Starting at the line that has "pieces = build()" and stopping after the line that has "bpy.context.scene.collection.objects.link(empty)", reproduce the listing below exactly; omit everything else.

━━━━━ Records provided ━━━━━

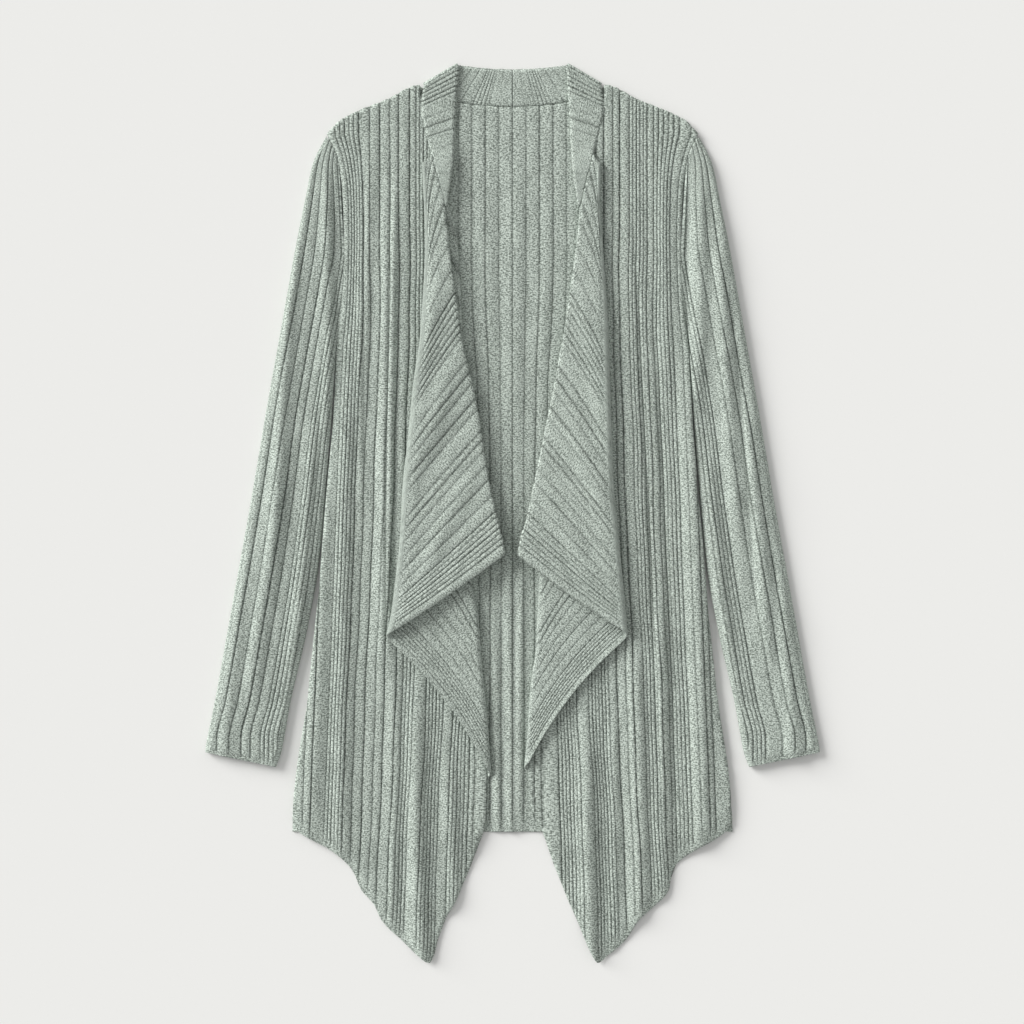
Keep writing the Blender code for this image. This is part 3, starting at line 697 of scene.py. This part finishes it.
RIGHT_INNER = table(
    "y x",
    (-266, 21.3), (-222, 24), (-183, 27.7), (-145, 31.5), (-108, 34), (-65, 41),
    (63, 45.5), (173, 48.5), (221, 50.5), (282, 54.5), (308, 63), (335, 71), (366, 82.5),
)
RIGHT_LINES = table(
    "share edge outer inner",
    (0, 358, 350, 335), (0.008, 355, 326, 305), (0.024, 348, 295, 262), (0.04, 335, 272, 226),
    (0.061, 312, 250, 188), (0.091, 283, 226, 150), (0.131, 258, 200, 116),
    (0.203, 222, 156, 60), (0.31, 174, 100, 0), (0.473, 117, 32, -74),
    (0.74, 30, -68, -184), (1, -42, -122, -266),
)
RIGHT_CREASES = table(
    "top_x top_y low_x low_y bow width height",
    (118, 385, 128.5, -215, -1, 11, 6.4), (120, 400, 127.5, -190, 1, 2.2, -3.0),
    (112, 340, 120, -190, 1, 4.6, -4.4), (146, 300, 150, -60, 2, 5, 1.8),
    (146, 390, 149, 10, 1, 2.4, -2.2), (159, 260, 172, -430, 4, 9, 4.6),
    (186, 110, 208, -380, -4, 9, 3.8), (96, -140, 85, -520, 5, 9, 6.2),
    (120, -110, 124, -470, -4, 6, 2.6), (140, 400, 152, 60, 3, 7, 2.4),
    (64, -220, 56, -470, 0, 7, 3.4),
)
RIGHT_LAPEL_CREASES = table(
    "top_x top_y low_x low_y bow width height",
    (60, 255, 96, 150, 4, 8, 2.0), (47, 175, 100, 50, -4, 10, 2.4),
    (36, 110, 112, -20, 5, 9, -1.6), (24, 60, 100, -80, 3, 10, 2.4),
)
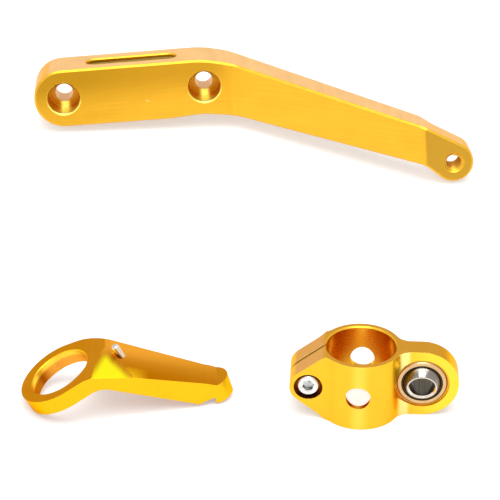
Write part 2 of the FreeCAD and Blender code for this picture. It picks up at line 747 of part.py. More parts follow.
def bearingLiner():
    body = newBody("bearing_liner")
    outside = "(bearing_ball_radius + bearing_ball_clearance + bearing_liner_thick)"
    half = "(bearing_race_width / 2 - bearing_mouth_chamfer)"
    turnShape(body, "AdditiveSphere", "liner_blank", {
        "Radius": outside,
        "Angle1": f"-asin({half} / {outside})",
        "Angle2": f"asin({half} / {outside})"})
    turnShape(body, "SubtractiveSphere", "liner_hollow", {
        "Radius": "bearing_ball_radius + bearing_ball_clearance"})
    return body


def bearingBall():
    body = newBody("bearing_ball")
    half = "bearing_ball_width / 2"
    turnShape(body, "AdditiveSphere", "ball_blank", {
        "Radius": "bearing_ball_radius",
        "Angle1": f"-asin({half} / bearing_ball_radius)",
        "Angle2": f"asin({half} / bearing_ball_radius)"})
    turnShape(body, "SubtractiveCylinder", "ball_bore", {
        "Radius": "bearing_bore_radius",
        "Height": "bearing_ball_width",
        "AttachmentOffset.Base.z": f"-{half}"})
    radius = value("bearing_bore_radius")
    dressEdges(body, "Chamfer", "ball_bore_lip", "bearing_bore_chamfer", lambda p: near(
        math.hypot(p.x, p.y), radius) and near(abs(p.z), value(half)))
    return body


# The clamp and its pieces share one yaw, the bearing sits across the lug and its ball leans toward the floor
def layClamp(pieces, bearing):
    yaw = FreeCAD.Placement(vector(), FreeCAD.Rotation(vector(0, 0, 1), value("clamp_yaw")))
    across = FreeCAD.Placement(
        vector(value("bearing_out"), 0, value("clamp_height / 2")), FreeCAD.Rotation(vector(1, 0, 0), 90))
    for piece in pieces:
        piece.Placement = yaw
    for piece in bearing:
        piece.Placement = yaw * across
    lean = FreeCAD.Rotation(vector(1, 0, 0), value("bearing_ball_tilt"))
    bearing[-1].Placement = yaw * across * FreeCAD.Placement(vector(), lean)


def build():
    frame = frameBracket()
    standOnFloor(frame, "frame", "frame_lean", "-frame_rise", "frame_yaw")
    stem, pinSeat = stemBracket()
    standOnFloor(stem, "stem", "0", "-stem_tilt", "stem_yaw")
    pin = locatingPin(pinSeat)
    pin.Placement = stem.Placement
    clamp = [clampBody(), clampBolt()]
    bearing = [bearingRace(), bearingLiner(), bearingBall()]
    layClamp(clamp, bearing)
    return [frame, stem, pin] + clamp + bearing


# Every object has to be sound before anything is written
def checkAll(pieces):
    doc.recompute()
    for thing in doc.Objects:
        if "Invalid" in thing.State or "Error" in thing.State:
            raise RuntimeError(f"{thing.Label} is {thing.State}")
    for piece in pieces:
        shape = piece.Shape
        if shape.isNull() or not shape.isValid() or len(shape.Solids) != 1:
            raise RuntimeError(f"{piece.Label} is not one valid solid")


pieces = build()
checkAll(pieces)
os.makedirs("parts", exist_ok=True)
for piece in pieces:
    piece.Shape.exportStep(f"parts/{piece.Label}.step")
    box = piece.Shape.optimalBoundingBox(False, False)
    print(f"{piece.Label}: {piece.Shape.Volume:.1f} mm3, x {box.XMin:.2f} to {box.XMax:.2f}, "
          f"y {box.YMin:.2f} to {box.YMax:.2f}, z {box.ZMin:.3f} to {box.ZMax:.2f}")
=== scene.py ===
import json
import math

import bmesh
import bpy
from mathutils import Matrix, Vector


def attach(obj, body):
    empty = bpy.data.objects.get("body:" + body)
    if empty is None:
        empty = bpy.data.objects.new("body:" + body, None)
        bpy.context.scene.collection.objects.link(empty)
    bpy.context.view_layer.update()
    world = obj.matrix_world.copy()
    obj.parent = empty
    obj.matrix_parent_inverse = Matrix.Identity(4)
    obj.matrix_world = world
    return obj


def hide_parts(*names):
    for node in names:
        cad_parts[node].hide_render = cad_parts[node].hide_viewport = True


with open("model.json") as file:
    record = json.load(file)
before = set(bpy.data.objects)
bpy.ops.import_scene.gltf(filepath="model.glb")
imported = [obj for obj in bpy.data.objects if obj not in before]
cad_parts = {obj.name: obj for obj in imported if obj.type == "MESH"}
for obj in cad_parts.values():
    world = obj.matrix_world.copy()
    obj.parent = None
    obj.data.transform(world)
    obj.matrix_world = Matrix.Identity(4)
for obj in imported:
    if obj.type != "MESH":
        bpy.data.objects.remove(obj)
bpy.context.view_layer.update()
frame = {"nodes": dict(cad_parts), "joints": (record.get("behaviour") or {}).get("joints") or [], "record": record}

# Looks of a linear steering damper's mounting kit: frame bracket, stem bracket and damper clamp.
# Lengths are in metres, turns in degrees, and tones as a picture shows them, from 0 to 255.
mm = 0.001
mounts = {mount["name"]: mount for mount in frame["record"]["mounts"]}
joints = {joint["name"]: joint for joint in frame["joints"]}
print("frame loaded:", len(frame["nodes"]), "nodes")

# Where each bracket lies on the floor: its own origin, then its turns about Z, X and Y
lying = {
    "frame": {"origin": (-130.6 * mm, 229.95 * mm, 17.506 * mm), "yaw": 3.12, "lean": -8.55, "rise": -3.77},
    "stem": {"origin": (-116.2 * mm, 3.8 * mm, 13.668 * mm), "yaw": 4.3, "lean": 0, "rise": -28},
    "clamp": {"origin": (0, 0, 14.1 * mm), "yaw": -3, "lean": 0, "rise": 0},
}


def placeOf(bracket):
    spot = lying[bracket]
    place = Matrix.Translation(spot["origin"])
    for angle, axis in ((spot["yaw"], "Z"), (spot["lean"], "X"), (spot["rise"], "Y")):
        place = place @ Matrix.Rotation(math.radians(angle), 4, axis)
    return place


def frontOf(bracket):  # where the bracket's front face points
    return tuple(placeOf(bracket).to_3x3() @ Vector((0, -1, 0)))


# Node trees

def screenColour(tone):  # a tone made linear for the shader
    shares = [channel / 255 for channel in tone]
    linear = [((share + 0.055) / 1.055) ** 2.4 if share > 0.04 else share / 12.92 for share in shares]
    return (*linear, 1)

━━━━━

- [Result for this exercise]:
pieces = build()
checkAll(pieces)
os.makedirs("parts", exist_ok=True)
for piece in pieces:
    piece.Shape.exportStep(f"parts/{piece.Label}.step")
    box = piece.Shape.optimalBoundingBox(False, False)
    print(f"{piece.Label}: {piece.Shape.Volume:.1f} mm3, x {box.XMin:.2f} to {box.XMax:.2f}, "
          f"y {box.YMin:.2f} to {box.YMax:.2f}, z {box.ZMin:.3f} to {box.ZMax:.2f}")
=== scene.py ===
import json
import math

import bmesh
import bpy
from mathutils import Matrix, Vector


def attach(obj, body):
    empty = bpy.data.objects.get("body:" + body)
    if empty is None:
        empty = bpy.data.objects.new("body:" + body, None)
        bpy.context.scene.collection.objects.link(empty)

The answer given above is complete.